Source data:
━━━━━━━━━━━━━━━━━━━━
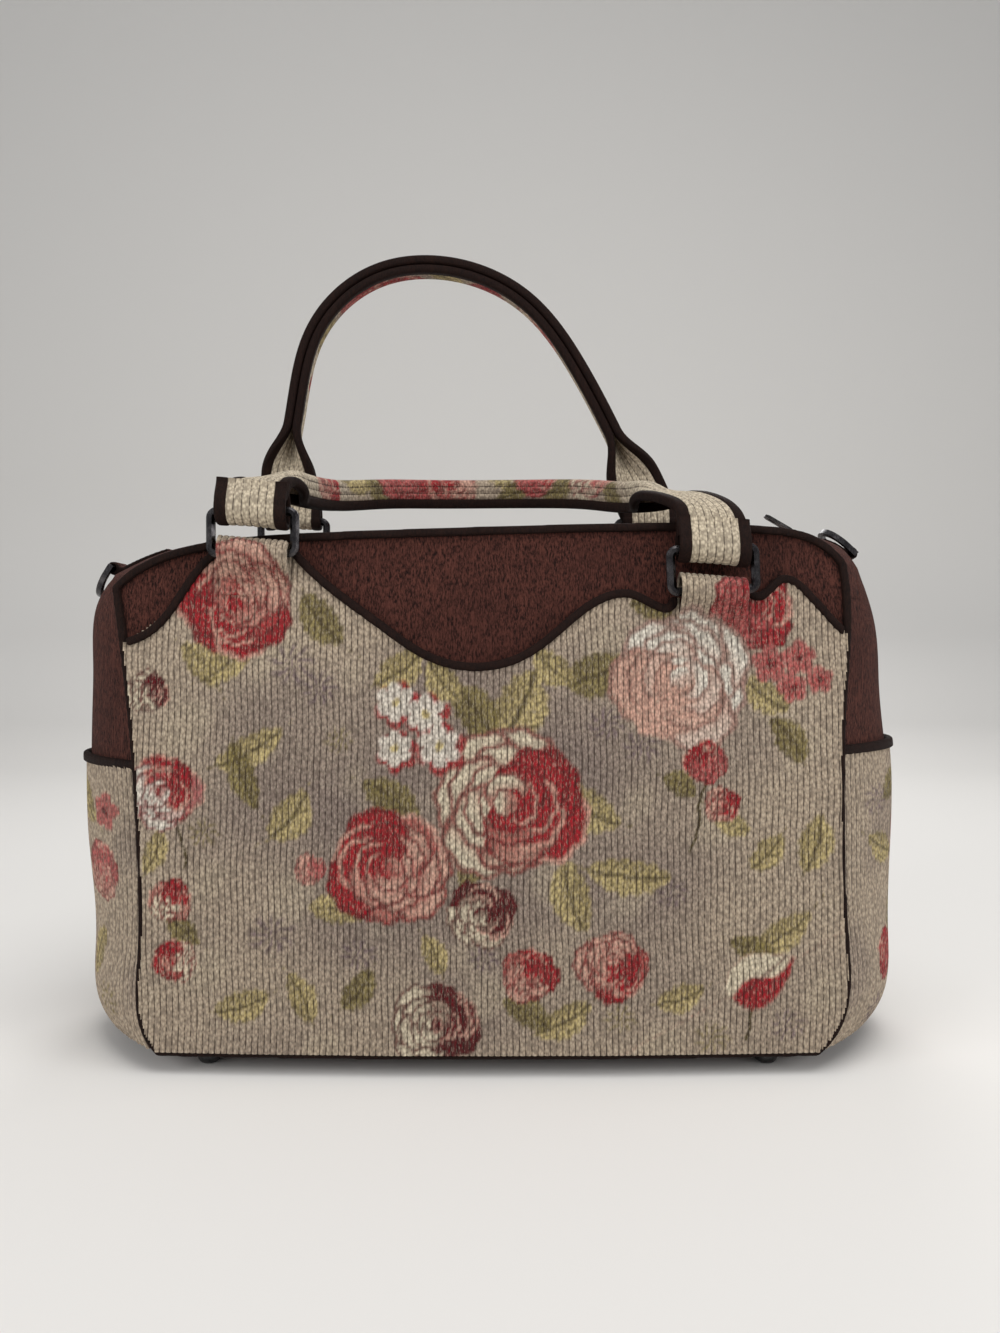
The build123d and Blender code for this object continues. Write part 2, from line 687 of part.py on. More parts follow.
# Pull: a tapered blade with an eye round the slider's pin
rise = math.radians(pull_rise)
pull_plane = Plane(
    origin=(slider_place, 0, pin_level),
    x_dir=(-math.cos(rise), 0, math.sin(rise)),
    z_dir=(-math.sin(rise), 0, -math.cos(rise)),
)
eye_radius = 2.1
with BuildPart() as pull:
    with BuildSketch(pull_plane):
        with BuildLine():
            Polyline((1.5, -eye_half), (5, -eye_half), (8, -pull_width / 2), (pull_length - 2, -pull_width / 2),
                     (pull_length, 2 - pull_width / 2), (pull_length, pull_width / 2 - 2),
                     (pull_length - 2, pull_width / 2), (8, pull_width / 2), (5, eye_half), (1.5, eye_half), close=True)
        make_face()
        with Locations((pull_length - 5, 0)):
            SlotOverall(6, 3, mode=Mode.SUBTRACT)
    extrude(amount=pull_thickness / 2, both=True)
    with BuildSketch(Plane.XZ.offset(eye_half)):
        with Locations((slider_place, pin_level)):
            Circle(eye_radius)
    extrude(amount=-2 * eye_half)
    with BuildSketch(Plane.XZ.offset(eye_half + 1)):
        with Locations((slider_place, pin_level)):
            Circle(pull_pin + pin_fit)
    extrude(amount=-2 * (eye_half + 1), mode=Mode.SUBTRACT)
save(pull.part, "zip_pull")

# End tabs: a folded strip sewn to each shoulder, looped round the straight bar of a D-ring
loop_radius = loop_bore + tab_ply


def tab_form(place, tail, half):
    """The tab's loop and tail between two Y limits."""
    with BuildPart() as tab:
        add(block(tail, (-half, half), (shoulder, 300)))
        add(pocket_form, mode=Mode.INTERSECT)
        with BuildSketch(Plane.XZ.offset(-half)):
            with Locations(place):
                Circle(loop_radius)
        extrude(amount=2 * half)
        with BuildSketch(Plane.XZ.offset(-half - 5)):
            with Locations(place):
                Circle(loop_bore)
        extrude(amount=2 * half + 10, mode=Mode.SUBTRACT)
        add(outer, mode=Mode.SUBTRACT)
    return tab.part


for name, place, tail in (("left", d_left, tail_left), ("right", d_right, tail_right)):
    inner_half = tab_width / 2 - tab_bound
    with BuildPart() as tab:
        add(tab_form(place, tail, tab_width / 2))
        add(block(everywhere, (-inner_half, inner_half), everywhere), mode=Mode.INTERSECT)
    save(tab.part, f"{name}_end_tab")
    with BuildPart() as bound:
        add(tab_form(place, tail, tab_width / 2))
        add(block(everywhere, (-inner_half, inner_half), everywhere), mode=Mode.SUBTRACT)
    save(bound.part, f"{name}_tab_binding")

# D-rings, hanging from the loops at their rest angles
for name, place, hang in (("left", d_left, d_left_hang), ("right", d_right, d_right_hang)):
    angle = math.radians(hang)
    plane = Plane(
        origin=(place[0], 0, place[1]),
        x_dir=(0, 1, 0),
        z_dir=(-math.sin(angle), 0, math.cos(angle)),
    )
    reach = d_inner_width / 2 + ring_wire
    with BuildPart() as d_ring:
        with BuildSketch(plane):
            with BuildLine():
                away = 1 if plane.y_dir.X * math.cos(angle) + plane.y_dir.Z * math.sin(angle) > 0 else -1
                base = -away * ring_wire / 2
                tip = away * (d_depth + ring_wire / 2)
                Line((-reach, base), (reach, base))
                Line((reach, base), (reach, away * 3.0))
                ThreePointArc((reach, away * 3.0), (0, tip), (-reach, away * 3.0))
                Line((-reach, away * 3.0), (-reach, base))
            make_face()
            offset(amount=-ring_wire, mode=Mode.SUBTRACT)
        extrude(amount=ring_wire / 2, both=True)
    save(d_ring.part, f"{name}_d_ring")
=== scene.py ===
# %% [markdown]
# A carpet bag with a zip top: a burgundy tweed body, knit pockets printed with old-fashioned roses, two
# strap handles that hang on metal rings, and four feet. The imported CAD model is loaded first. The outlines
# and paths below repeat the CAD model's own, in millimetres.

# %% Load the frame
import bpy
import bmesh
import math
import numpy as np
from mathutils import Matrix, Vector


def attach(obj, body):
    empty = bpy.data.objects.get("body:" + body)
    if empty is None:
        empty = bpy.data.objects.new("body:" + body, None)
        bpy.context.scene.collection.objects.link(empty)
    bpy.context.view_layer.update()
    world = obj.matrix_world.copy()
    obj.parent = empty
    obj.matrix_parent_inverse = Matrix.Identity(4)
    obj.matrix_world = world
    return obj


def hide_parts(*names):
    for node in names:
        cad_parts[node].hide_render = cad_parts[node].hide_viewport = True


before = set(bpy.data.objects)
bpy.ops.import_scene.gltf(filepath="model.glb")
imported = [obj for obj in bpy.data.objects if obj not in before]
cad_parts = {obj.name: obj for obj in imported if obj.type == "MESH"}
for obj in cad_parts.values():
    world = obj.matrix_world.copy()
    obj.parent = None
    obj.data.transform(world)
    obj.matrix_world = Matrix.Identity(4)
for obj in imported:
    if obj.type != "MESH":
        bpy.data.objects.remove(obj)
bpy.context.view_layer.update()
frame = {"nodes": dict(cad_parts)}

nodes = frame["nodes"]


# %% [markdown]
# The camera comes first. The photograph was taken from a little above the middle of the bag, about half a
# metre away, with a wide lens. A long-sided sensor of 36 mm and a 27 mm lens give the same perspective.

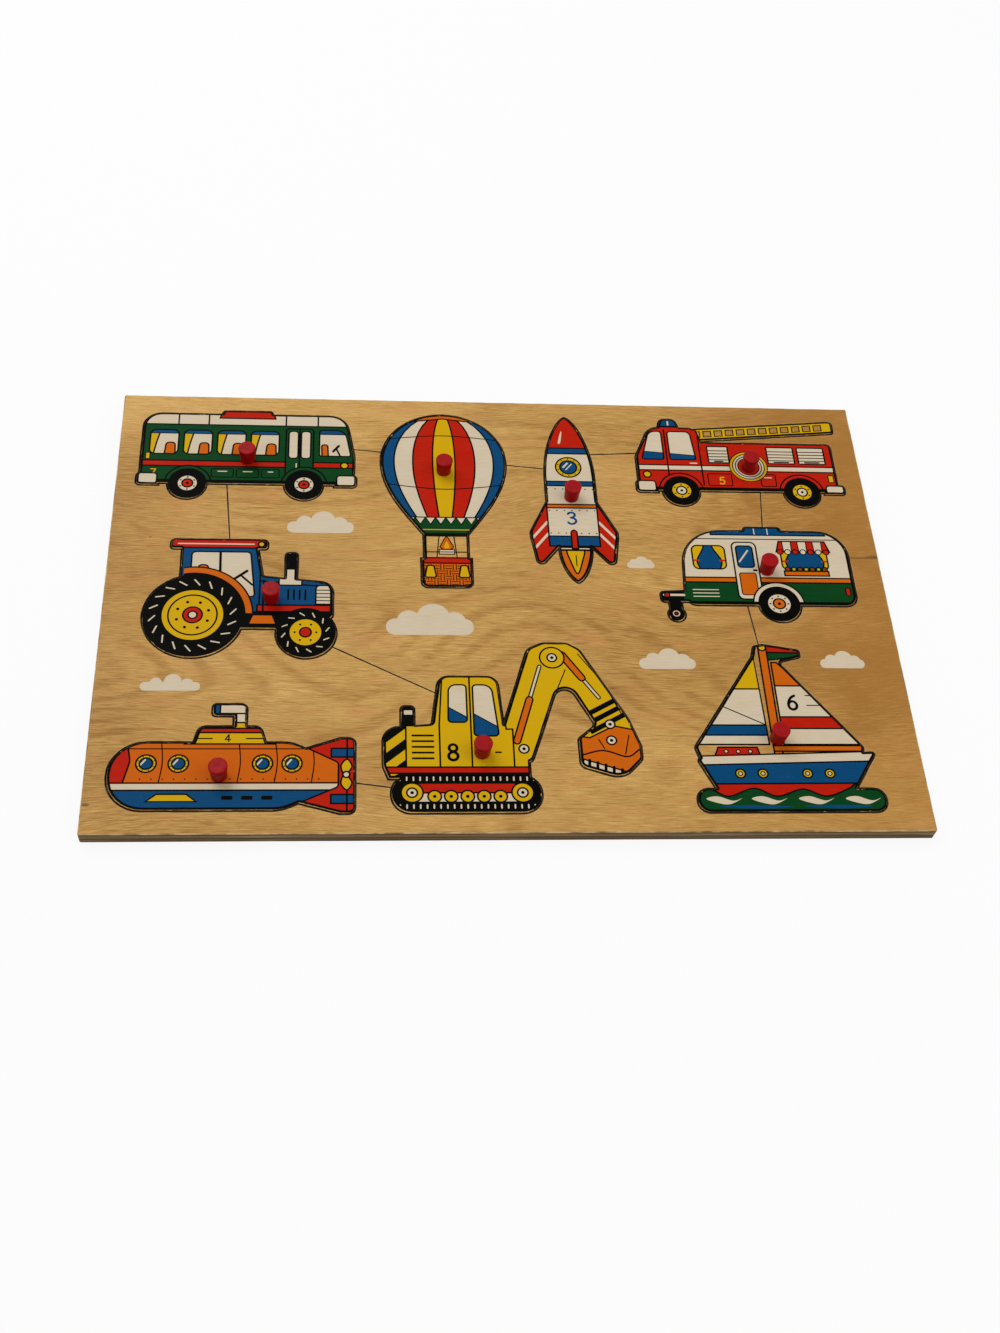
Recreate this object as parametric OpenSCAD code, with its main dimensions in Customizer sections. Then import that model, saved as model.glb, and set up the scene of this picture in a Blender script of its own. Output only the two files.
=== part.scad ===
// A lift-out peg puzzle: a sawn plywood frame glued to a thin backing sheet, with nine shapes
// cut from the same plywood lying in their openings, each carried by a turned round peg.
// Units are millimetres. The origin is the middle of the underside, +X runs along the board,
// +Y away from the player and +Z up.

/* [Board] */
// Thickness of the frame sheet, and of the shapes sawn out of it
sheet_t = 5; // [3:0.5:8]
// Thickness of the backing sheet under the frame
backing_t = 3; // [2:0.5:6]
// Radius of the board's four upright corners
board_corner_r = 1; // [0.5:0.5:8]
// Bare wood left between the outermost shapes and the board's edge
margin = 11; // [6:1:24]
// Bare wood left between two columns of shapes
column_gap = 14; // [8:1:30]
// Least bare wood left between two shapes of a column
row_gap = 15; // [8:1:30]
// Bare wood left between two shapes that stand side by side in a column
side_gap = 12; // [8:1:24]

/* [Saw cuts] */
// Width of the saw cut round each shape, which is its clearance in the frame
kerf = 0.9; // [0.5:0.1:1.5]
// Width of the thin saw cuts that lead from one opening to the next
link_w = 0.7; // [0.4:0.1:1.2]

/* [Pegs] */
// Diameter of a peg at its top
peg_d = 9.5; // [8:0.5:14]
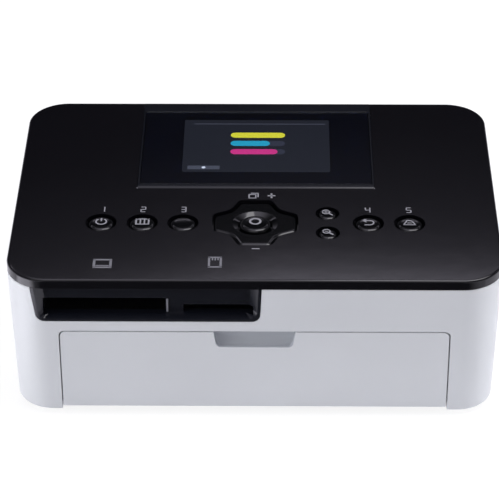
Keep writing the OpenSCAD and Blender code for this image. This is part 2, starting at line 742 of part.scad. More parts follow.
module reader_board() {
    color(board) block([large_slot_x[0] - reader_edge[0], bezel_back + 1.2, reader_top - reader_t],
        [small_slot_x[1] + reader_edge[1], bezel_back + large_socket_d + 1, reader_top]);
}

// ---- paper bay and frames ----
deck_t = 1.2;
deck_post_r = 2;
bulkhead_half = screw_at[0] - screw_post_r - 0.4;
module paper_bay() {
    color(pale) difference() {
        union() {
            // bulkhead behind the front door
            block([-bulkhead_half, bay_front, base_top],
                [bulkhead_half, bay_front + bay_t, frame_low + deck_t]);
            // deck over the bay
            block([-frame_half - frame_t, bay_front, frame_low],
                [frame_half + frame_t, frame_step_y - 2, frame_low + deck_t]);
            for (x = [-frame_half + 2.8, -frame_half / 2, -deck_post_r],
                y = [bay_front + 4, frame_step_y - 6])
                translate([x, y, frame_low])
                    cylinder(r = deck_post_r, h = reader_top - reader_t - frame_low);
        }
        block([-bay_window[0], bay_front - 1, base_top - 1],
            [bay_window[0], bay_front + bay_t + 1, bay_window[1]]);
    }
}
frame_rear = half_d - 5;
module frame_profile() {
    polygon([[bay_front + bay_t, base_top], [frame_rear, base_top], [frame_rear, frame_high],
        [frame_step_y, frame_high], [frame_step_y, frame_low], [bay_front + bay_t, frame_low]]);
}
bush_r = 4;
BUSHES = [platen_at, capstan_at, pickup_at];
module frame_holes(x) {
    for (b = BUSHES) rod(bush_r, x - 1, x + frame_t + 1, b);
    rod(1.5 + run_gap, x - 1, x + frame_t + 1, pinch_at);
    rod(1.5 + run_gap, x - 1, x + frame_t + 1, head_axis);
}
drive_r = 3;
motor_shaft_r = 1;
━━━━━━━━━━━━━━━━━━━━
Retype exactly what runs from the line containing "offset(amount=-ring_wire, mode=Mode.SUBTRACT)" through the line containing "imported = [obj", both lines included, and stop there.

> **FINISHED TASK**
            offset(amount=-ring_wire, mode=Mode.SUBTRACT)
        extrude(amount=ring_wire / 2, both=True)
    save(d_ring.part, f"{name}_d_ring")
=== scene.py ===
# %% [markdown]
# A carpet bag with a zip top: a burgundy tweed body, knit pockets printed with old-fashioned roses, two
# strap handles that hang on metal rings, and four feet. The imported CAD model is loaded first. The outlines
# and paths below repeat the CAD model's own, in millimetres.

# %% Load the frame
import bpy
import bmesh
import math
import numpy as np
from mathutils import Matrix, Vector


def attach(obj, body):
    empty = bpy.data.objects.get("body:" + body)
    if empty is None:
        empty = bpy.data.objects.new("body:" + body, None)
        bpy.context.scene.collection.objects.link(empty)
    bpy.context.view_layer.update()
    world = obj.matrix_world.copy()
    obj.parent = empty
    obj.matrix_parent_inverse = Matrix.Identity(4)
    obj.matrix_world = world
    return obj


def hide_parts(*names):
    for node in names:
        cad_parts[node].hide_render = cad_parts[node].hide_viewport = True


before = set(bpy.data.objects)
bpy.ops.import_scene.gltf(filepath="model.glb")
imported = [obj for obj in bpy.data.objects if obj not in before]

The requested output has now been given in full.